** Rows from a 3D modeling dataset **
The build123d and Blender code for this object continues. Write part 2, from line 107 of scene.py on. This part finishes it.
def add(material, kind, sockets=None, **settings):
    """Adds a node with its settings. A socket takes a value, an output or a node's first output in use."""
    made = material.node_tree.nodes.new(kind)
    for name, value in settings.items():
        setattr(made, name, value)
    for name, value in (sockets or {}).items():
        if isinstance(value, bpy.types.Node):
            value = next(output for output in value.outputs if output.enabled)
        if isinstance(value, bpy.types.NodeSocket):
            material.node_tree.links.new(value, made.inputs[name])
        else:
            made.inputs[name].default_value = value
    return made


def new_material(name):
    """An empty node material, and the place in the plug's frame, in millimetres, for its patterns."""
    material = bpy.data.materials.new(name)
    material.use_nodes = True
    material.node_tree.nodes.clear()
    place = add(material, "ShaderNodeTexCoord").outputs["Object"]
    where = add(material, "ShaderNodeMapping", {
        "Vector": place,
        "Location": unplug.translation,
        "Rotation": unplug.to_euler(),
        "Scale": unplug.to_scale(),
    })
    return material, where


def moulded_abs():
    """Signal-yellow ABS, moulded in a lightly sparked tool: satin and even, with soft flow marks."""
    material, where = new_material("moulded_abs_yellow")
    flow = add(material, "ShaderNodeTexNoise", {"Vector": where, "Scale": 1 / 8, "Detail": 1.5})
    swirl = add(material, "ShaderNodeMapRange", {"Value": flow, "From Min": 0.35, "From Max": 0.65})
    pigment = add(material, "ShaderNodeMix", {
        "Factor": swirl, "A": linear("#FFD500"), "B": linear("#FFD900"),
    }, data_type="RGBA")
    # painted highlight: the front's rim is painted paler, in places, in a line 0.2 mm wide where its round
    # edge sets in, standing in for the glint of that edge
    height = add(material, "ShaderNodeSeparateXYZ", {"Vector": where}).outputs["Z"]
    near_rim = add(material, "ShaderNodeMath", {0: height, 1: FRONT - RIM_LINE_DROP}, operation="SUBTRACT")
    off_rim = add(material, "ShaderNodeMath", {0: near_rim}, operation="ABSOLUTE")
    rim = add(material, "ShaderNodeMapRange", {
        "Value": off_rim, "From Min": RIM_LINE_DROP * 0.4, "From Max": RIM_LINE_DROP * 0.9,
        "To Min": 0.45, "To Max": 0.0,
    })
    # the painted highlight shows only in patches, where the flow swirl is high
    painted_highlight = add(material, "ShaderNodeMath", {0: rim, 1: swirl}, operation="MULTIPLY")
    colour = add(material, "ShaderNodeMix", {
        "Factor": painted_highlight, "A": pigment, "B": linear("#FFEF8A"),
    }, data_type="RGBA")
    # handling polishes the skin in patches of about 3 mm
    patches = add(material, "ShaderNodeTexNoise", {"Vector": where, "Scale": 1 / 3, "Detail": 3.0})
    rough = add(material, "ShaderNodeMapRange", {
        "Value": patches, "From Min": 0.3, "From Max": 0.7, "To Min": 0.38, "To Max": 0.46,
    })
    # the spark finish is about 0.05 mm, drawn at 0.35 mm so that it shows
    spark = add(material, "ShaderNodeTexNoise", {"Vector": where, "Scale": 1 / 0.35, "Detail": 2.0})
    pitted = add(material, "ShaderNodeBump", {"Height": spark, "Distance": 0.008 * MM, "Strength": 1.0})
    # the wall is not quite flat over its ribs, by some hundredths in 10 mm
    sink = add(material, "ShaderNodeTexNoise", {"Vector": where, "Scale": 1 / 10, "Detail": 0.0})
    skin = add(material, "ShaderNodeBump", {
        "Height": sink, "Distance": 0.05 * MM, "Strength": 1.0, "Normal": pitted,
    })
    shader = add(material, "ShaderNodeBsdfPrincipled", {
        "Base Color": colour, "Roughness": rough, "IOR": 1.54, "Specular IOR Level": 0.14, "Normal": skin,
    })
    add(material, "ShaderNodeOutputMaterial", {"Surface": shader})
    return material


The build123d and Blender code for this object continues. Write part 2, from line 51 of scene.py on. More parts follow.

** DIRECTIVE **
Extract the full listing above without altering anything.

** RESPONSE **
The build123d and Blender code for this object continues. Write part 2, from line 107 of scene.py on. This part finishes it.
def add(material, kind, sockets=None, **settings):
    """Adds a node with its settings. A socket takes a value, an output or a node's first output in use."""
    made = material.node_tree.nodes.new(kind)
    for name, value in settings.items():
        setattr(made, name, value)
    for name, value in (sockets or {}).items():
        if isinstance(value, bpy.types.Node):
            value = next(output for output in value.outputs if output.enabled)
        if isinstance(value, bpy.types.NodeSocket):
            material.node_tree.links.new(value, made.inputs[name])
        else:
            made.inputs[name].default_value = value
    return made


def new_material(name):
    """An empty node material, and the place in the plug's frame, in millimetres, for its patterns."""
    material = bpy.data.materials.new(name)
    material.use_nodes = True
    material.node_tree.nodes.clear()
    place = add(material, "ShaderNodeTexCoord").outputs["Object"]
    where = add(material, "ShaderNodeMapping", {
        "Vector": place,
        "Location": unplug.translation,
        "Rotation": unplug.to_euler(),
        "Scale": unplug.to_scale(),
    })
    return material, where


def moulded_abs():
    """Signal-yellow ABS, moulded in a lightly sparked tool: satin and even, with soft flow marks."""
    material, where = new_material("moulded_abs_yellow")
    flow = add(material, "ShaderNodeTexNoise", {"Vector": where, "Scale": 1 / 8, "Detail": 1.5})
    swirl = add(material, "ShaderNodeMapRange", {"Value": flow, "From Min": 0.35, "From Max": 0.65})
    pigment = add(material, "ShaderNodeMix", {
        "Factor": swirl, "A": linear("#FFD500"), "B": linear("#FFD900"),
    }, data_type="RGBA")
    # painted highlight: the front's rim is painted paler, in places, in a line 0.2 mm wide where its round
    # edge sets in, standing in for the glint of that edge
    height = add(material, "ShaderNodeSeparateXYZ", {"Vector": where}).outputs["Z"]
    near_rim = add(material, "ShaderNodeMath", {0: height, 1: FRONT - RIM_LINE_DROP}, operation="SUBTRACT")
    off_rim = add(material, "ShaderNodeMath", {0: near_rim}, operation="ABSOLUTE")
    rim = add(material, "ShaderNodeMapRange", {
        "Value": off_rim, "From Min": RIM_LINE_DROP * 0.4, "From Max": RIM_LINE_DROP * 0.9,
        "To Min": 0.45, "To Max": 0.0,
    })
    # the painted highlight shows only in patches, where the flow swirl is high
    painted_highlight = add(material, "ShaderNodeMath", {0: rim, 1: swirl}, operation="MULTIPLY")
    colour = add(material, "ShaderNodeMix", {
        "Factor": painted_highlight, "A": pigment, "B": linear("#FFEF8A"),
    }, data_type="RGBA")
    # handling polishes the skin in patches of about 3 mm
    patches = add(material, "ShaderNodeTexNoise", {"Vector": where, "Scale": 1 / 3, "Detail": 3.0})
    rough = add(material, "ShaderNodeMapRange", {
        "Value": patches, "From Min": 0.3, "From Max": 0.7, "To Min": 0.38, "To Max": 0.46,
    })
    # the spark finish is about 0.05 mm, drawn at 0.35 mm so that it shows
    spark = add(material, "ShaderNodeTexNoise", {"Vector": where, "Scale": 1 / 0.35, "Detail": 2.0})
    pitted = add(material, "ShaderNodeBump", {"Height": spark, "Distance": 0.008 * MM, "Strength": 1.0})
    # the wall is not quite flat over its ribs, by some hundredths in 10 mm
    sink = add(material, "ShaderNodeTexNoise", {"Vector": where, "Scale": 1 / 10, "Detail": 0.0})
    skin = add(material, "ShaderNodeBump", {
        "Height": sink, "Distance": 0.05 * MM, "Strength": 1.0, "Normal": pitted,
    })
    shader = add(material, "ShaderNodeBsdfPrincipled", {
        "Base Color": colour, "Roughness": rough, "IOR": 1.54, "Specular IOR Level": 0.14, "Normal": skin,
    })
    add(material, "ShaderNodeOutputMaterial", {"Surface": shader})
    return material


The build123d and Blender code for this object continues. Write part 2, from line 51 of scene.py on. More parts follow.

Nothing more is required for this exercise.